Malgré les déclarations musclées de la syndicaliste, l'atmosphère a été résolument bon enfant dans le défilé, exempt de tout incident violent. Et le nombre de participants a été sensiblement inférieur aux objectifs avancés.

Un employé d'une boutique de luxe située sur l'avenue de la Liberté, où ont marché une partie des manifestants, pense que les Portugais ont trop l'habitude des crises. «C'est comme ça depuis la Révolution, il y a 30 ans. Plus personne ne s'en émeut», a-t-il dit.

Myriam, journaliste au chômage, ne comprend pas que la population ne réagisse pas plus énergiquement.

«Il me semble que les gens se font avoir... Il faudra bien que tout ça s'arrête à un moment ou un autre», a dit la femme de 40 ans, qui peine à joindre les deux bouts.

Au point de refuser à un ami, qui a interrompu l'entrevue, un peu de crème solaire. «Le tube coûte 20€, ce qui est beaucoup d'argent pour moi. Il doit durer pour moi et mes deux enfants jusqu'à la fin de juin», a-t-elle expliqué, un peu gênée.



Ménages endettés


Comme Myriam, nombre de Portugais croulent sous les dettes. «Les gens ont acheté à crédit des voitures qu'ils n'ont pas payées, des maisons qu'ils n'ont pas payées, des biens qu'ils n'ont pas payés et on leur disait que tout allait bien se passer. Mais ce n'est pas ce qui arrive», a-t-elle dit.

Pedro Sousa Carvalho, directeur adjoint de Diario Economico, principal quotidien économique du pays, a souligné que le Portugal «a passé une décennie à dépenser ce qu'il n'avait pas».

Malgré tout, la dette et le déficit n'atteignent pas les sommets observés en Grèce et ne justifient pas les parallèles établis avec ce pays, a-t-il indiqué.

«Notre véritable problème est que la croissance projetée de l'économie est très faible pour les années à venir, ce qui complique le financement de la dette», a noté le journaliste.

Comme la Grèce ?

Pedro Braz Teixeira, économiste proche de l'opposition, pense qu'une part beaucoup trop importante de la dette est détenue à l'étranger, ce qui rend le pays plus fragile aux mouvements spéculatifs.

Contrairement à M. Carvalho, il ne croit pas que la conclusion d'une entente de financement de la dette entre la Grèce, l'Union européenne et le FMI signifie que le Portugal sera à l'abri d'une crise d'envergure.
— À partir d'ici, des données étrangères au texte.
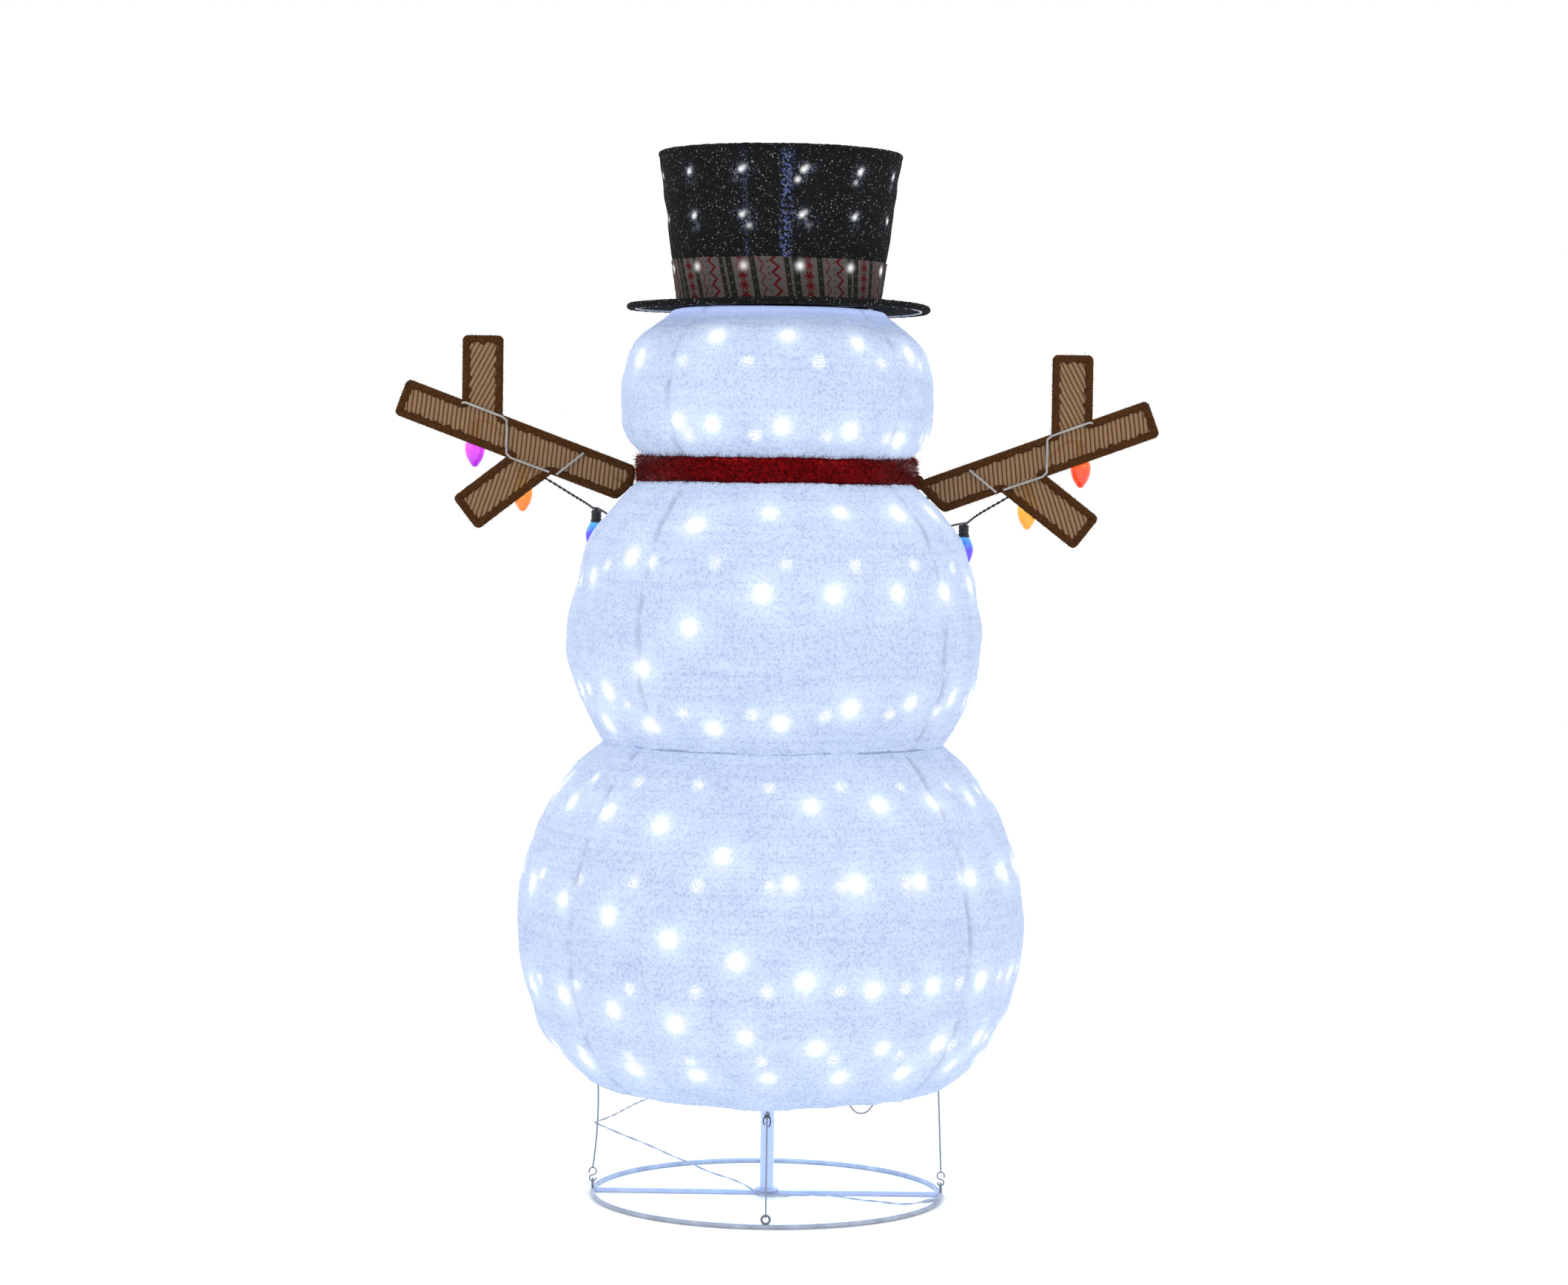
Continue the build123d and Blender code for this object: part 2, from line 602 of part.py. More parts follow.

Les tiraillements ayant mené au plan de sauvetage qu'a annoncé Athènes hier illustrent clairement que l'Allemagne sera réticente à réitérer une telle intervention. «Les Allemands en ont assez de se faire présenter la facture», a dit M. Braz Teixeira.

Miguel Magalhaes, artiste croisé dans la vieille ville de Lisbonne, préfère prendre tous ces remous avec détachement. Notamment, a-t-il dit, parce que le Portugal restera, quoi qu'il advienne, un pays privilégié sur le plan économique.

«De toute façon, ce n'est pas une bonne manière de vivre de se remplir la tête de choses sur lesquelles on n'a pas de maîtrise, a-t-il dit, avant de se replonger dans un croquis.